The Voting Rights Act (VRA) has been an important mechanism for increasing participation by racial minorities in the electoral system. In recent years, however, the Supreme Court has demonstrated its willingness to reconsider the VRA’s constitutionality. Due to the broad prophylactic scope of section 2 of the VRA, two main developments pose risks to its continued validity.

First, the Supreme Court narrowed Congress’s enforcement power under Section 5 of the Fourteenth Amendment in City of Boerne v. Flores, and is likely to interpret Section 2 of the Fifteenth Amendment similarly. Section 2 of the VRA features many key characteristics of statutes that the Court has held exceeded Congress’s Enforcement Clause authority. The Court may nevertheless preserve section 2 by applying it in light of traditional remedial principles governing prophylactic injunctive relief. Section 2 would fit comfortably within Congress’s authority if it were interpreted as prophylactically prohibiting constitutionally valid state laws, legislative maps, or other election-related measures only when those principles establish it is reasonably necessary to prevent violations of Fourteenth or Fifteenth Amendment rights.

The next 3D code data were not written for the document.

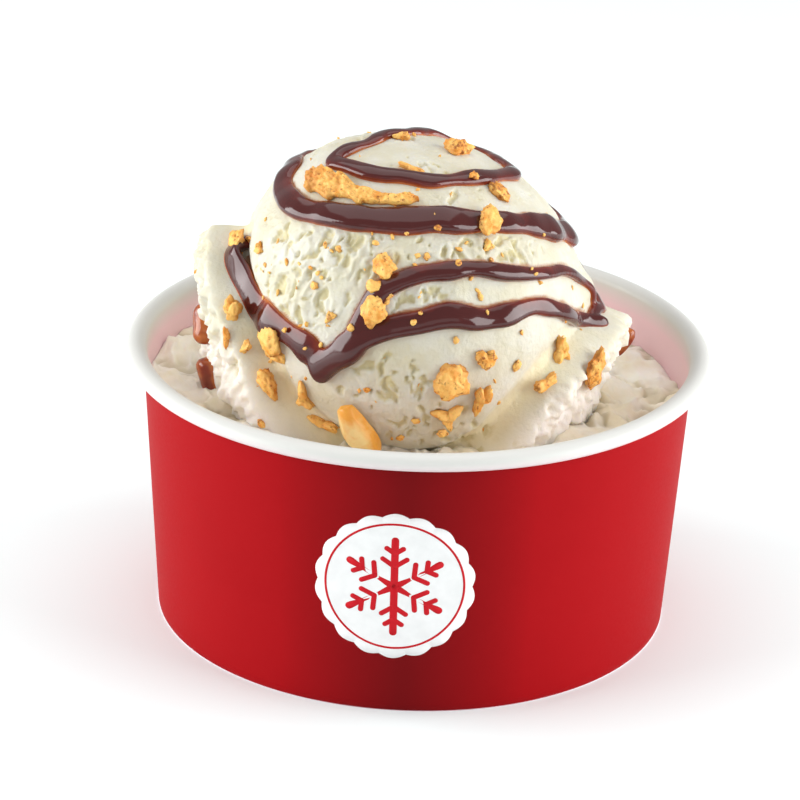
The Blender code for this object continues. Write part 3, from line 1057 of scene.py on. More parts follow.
@dataclass
class CreamScoop:
    """The scoop of cream-coloured gelato, torn and pitted where the scoop dragged it."""

    form: ScoopForm
    sauce: SaucePour
    net: int = 138
    # Torn patches: bearing, elevation, half widths in bearing and elevation, strength.
    torn: tuple[tuple[float, ...], ...] = (
        (-30, 33, 34, 9, 1.0), (-45, 17, 22, 14, 1.0), (-12, 36, 26, 8, 0.9), (20, 36, 22, 7, 0.8),
        (44, 33, 16, 9, 0.8), (2, 20, 14, 5, 0.9), (-8, -6, 24, 10, 0.7), (2, -22, 24, 9, 0.6),
        (18, -30, 14, 8, 0.7), (10, 74, 60, 10, 0.3), (30, 56, 50, 6, 0.35), (-45, 56, 30, 6, 0.3),
    )

    # The collar's torn relief: height, size and seed of each layer.
    rags: tuple[Layer, ...] = ((1.0, 3.6, 20.0), (0.85, 1.7, 22.0), (0.5, 0.85, 24.0))
    fold_height: float = 0.8
    strand_height: float = 1.1
    ridge_height: float = 0.40
    pit_depth: float = 0.42
    swell_height: float = 0.14

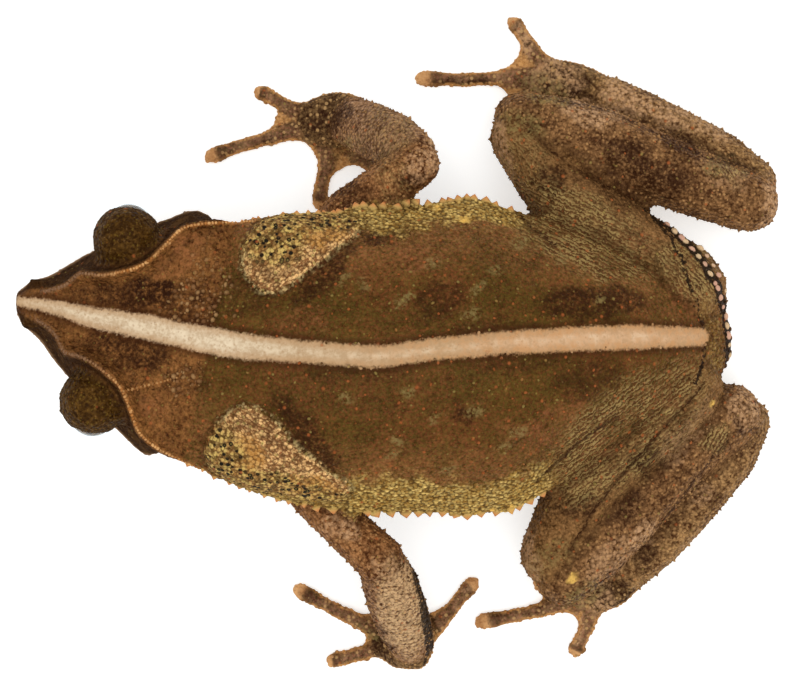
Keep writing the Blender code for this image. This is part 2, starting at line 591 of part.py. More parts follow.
def main():
    for obj in list(bpy.data.objects):
        bpy.data.objects.remove(obj)
    pieces, eyes, whole = head_and_trunk()
    for piece in pieces:
        finish(piece, "throat" if piece.name == "lower_jaw" else "skin")
    for eye in eyes:
        finish(eye, "eye")
    grown_from = [whole]
    made = []
    plans = [(name, stations, LIMB_SIDES, LIMB_RING, "limb") for name, stations in LIMBS.items()]
    plans += [(name, stations, FOOT_SIDES, FOOT_RING, "limb") for name, stations in HANDS_AND_FEET.items()]
    for name, points in DIGITS.items():
        sizes = DIGIT_SIZES if len(points) == 4 else DIGIT_SIZES[:2] + DIGIT_SIZES[3:]
        stations = [(point, *size) for point, size in zip(points, sizes)]
        plans.append((name, stations, DIGIT_SIDES, DIGIT_RING, "digit"))
    for name, stations, sides, spacing, look in plans:
        obj = limb(name, stations, sides, spacing)
        uncut = grown(obj, 0.0)
        cut_clear(obj, grown_from)
        grown_from.append(uncut)
        finish(obj, look)
        made.append(obj)
    remove(grown_from)
    toad = bpy.data.collections.new("crested_forest_toad")
    bpy.context.scene.collection.children.link(toad)
    nodes = [*pieces, *eyes, *made]
    centre_over_origin(nodes)
    for obj in nodes:
        bpy.context.scene.collection.objects.unlink(obj)
        toad.objects.link(obj)


main()
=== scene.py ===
"""Looks of a life-size crested forest toad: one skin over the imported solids, with warts, spines and eyes."""

import json
import logging
import math
from collections.abc import Callable
from dataclasses import dataclass, field
from enum import Enum

import bmesh
import bpy
import numpy as np
from bmesh.types import BMesh
from bpy.types import Material, Mesh, Node, NodeSocket, NodeTree, Object
from mathutils import Matrix, Vector, noise
from mathutils.bvhtree import BVHTree

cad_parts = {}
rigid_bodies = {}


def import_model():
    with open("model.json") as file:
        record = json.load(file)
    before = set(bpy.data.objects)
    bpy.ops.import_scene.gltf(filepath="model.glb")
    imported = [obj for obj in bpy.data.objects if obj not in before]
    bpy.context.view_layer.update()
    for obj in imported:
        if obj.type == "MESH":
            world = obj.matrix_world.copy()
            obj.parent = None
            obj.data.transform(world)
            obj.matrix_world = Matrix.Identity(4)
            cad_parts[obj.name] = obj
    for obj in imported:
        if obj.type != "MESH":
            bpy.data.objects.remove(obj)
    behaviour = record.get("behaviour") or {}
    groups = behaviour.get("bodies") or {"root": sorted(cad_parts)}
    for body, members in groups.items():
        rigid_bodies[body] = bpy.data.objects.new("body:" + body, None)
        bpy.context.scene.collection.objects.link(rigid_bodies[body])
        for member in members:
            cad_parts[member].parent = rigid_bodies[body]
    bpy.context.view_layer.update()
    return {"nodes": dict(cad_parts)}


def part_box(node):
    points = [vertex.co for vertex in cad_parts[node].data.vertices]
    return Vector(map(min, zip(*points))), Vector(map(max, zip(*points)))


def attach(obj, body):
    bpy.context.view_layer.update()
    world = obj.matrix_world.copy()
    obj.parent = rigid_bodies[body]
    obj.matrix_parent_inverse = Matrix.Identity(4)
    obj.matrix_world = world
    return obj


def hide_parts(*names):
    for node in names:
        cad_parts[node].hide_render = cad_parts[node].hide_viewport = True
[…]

Second, ongoing evolution in equal protection jurisprudence calls into question measures such as section 2 of the VRA that provide prophylactic protection for certain groups. The Court has historically adopted a “pro-voting” conception of equal protection under which laws protecting voting rights only for certain people were generally upheld under rational basis scrutiny. Bush v. Gore laid the foundation for a “pro-equality” approach emphasizing that, because voting is a fundamental right, any distinctions among people concerning the right to vote are subject to strict scrutiny and likely invalid. The ongoing shift from a “pro-voting” to “pro-equality” equal protection norm reflects the Court’s skepticism of legislative control over the electoral process, as well as its reformation of voting rights from a purely political issue into a constitutional one. A “pro-equality” conception of equal protection enhances courts’ power to protect voting rights while reducing the ability of Congress and legislatures to do so.